• **Stated task**
Only the lines from the start of the material through the line containing "make the field." are to be extracted, exactly as they appear.

• **Records shown**
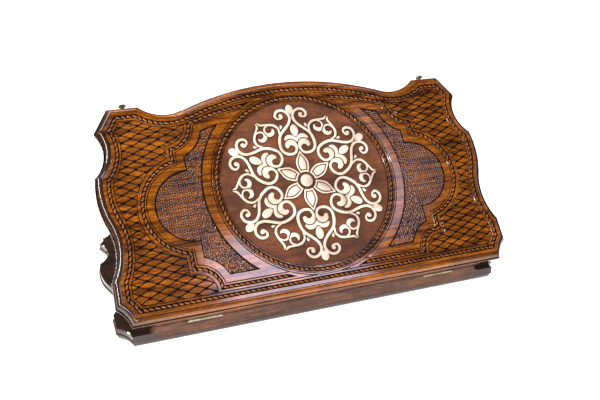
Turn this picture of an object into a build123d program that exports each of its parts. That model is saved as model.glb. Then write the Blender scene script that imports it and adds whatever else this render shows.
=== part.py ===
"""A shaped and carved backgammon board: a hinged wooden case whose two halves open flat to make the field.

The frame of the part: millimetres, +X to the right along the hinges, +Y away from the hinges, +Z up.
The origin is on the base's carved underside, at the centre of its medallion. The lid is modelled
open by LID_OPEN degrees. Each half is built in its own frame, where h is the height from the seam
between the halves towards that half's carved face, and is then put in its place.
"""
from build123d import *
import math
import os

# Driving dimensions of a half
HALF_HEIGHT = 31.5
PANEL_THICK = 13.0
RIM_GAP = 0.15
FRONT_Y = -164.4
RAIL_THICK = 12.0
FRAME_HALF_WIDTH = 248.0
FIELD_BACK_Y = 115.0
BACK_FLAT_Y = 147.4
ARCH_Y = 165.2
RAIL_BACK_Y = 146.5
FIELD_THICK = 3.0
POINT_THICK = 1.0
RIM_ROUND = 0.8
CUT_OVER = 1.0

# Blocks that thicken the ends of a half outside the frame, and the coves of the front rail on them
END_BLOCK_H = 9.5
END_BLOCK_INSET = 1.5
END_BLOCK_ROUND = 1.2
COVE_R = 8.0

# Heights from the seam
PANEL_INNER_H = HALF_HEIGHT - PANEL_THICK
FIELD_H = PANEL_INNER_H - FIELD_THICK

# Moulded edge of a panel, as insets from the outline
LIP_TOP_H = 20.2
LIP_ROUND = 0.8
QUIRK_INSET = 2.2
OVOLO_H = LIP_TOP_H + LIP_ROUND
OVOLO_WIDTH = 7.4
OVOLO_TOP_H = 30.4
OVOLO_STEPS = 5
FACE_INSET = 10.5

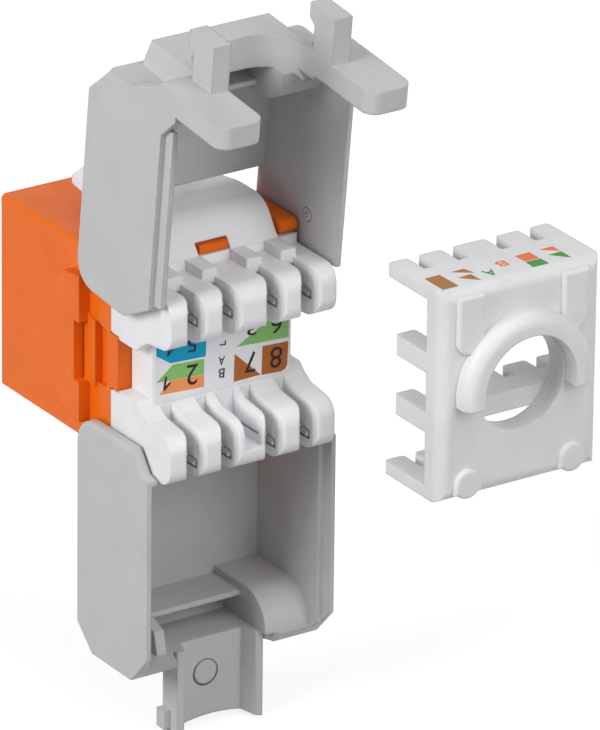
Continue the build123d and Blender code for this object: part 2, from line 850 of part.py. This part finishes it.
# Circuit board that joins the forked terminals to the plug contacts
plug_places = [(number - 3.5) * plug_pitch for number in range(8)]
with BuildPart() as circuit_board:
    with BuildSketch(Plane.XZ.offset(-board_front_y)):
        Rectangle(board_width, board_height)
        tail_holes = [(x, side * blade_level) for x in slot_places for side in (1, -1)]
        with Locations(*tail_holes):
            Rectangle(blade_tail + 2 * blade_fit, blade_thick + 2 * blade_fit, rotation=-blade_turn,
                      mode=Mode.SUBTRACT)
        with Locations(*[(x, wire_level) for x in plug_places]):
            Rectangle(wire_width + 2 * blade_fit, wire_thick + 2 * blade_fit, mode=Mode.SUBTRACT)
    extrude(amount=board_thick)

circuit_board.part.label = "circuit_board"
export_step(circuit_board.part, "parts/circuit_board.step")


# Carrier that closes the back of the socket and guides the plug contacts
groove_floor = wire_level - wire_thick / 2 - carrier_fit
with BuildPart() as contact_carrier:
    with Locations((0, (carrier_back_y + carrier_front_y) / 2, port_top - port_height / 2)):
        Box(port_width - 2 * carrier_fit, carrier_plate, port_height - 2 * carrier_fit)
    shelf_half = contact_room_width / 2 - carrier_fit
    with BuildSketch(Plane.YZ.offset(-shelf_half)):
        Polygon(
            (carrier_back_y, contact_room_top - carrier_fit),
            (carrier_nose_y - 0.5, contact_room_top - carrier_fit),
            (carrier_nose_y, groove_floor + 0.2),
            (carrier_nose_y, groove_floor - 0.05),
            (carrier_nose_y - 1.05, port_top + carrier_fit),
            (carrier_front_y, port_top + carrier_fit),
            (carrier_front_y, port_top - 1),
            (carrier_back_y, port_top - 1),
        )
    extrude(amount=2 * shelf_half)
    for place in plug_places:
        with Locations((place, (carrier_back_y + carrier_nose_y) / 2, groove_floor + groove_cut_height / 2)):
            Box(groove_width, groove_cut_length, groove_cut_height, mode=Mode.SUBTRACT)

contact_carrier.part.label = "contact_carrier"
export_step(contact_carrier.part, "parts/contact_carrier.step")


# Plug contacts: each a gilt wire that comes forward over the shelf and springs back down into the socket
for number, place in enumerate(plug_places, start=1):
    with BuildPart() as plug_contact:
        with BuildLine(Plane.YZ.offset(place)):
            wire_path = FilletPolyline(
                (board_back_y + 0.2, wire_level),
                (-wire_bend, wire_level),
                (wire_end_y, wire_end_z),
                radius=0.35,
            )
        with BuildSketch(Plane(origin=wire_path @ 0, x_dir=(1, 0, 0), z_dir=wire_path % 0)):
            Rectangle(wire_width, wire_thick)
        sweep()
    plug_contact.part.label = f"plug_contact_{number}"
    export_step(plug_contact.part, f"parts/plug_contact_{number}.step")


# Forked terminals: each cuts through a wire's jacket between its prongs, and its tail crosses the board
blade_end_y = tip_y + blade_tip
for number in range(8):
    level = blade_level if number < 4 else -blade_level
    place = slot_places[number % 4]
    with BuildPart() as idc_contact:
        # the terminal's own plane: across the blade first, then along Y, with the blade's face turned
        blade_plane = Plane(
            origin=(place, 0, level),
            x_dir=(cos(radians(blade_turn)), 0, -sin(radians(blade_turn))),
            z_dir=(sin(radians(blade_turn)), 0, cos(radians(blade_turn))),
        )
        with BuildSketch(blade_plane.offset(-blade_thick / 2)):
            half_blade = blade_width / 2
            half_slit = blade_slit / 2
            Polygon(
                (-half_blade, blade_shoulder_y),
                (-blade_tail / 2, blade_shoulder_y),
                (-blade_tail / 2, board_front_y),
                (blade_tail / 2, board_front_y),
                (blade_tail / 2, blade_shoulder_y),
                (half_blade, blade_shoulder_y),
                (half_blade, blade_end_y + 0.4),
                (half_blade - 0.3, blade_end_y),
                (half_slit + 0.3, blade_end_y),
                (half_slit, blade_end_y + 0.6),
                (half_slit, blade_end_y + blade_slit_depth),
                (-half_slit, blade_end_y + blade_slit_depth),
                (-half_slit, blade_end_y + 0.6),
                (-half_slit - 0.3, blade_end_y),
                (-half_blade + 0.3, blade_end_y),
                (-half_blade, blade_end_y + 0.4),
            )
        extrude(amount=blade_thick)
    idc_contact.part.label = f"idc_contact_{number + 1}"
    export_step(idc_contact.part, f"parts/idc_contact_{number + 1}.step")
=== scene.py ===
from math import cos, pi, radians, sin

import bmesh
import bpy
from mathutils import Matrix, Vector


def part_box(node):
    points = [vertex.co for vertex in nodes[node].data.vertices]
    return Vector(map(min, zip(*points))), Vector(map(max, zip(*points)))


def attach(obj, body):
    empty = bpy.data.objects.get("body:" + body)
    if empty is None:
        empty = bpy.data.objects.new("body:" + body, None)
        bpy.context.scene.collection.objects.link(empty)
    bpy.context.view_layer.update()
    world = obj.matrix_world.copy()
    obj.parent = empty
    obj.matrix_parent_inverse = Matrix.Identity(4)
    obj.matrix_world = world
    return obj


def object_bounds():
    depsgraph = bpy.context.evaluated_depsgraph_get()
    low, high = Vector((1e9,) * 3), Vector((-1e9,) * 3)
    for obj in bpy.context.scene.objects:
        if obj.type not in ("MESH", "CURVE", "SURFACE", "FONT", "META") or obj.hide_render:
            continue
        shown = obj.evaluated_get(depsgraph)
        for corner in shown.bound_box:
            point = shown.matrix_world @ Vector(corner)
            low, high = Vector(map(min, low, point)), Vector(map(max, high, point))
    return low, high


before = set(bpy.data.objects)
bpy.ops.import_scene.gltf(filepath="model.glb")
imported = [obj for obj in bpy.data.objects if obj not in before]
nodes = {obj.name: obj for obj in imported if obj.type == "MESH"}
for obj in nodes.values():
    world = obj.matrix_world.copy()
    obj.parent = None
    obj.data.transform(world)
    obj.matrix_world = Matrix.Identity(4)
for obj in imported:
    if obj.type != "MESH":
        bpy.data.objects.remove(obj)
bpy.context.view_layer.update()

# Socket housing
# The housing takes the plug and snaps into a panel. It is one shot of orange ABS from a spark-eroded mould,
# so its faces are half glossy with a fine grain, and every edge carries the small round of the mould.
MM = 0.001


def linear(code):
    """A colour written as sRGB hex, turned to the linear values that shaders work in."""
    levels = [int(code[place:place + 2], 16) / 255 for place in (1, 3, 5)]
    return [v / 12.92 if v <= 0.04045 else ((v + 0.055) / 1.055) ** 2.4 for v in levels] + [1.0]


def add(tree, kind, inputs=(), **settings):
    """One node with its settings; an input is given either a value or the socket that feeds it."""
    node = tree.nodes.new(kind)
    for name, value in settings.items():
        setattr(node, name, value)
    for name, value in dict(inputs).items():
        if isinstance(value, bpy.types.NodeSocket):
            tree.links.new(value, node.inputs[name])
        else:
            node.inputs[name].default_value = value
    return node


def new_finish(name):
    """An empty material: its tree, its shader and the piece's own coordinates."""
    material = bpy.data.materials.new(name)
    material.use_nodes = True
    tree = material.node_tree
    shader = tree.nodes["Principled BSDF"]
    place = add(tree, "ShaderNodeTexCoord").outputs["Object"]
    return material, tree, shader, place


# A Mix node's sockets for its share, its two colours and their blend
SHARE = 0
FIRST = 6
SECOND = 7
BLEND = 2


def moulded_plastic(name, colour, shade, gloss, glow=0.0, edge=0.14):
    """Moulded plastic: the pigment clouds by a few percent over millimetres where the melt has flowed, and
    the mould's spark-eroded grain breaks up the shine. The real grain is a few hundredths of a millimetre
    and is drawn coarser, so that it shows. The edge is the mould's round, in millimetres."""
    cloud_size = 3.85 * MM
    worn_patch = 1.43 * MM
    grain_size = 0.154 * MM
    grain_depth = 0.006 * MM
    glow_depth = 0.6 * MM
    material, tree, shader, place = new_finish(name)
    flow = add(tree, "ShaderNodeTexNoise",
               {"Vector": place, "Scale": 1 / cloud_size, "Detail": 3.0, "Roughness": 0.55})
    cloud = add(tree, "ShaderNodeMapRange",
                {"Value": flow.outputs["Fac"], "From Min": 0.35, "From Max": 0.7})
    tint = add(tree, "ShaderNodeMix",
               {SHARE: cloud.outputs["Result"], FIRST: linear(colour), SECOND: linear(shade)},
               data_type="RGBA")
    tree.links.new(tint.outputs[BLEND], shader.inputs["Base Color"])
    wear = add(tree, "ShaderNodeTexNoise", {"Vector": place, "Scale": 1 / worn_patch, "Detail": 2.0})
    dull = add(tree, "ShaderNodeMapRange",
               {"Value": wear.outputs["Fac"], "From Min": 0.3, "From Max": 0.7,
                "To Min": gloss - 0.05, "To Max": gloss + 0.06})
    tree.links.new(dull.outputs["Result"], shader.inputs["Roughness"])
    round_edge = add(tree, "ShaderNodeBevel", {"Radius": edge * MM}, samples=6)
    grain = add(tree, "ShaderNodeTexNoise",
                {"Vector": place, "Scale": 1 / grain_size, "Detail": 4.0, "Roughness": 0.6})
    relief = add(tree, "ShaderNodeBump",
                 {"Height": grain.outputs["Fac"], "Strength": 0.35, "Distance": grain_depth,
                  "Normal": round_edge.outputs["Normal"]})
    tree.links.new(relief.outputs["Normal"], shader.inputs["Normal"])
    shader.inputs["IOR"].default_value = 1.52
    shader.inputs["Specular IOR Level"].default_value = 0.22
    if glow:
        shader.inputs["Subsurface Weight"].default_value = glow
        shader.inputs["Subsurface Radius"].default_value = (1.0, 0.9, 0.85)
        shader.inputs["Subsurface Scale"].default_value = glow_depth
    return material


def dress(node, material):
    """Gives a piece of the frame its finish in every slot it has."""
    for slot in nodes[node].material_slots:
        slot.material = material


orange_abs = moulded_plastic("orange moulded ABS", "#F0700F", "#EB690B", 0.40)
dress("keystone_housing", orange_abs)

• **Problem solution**
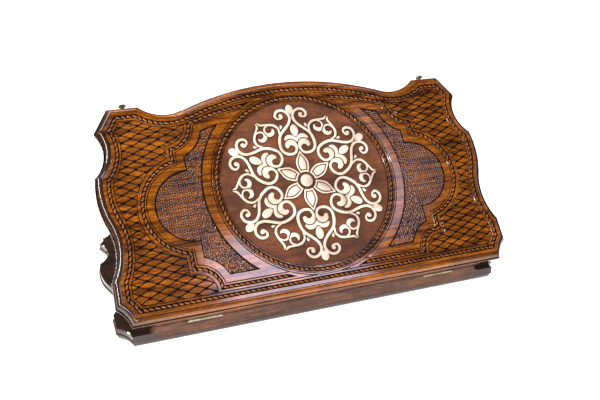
Turn this picture of an object into a build123d program that exports each of its parts. That model is saved as model.glb. Then write the Blender scene script that imports it and adds whatever else this render shows.
=== part.py ===
"""A shaped and carved backgammon board: a hinged wooden case whose two halves open flat to make the field.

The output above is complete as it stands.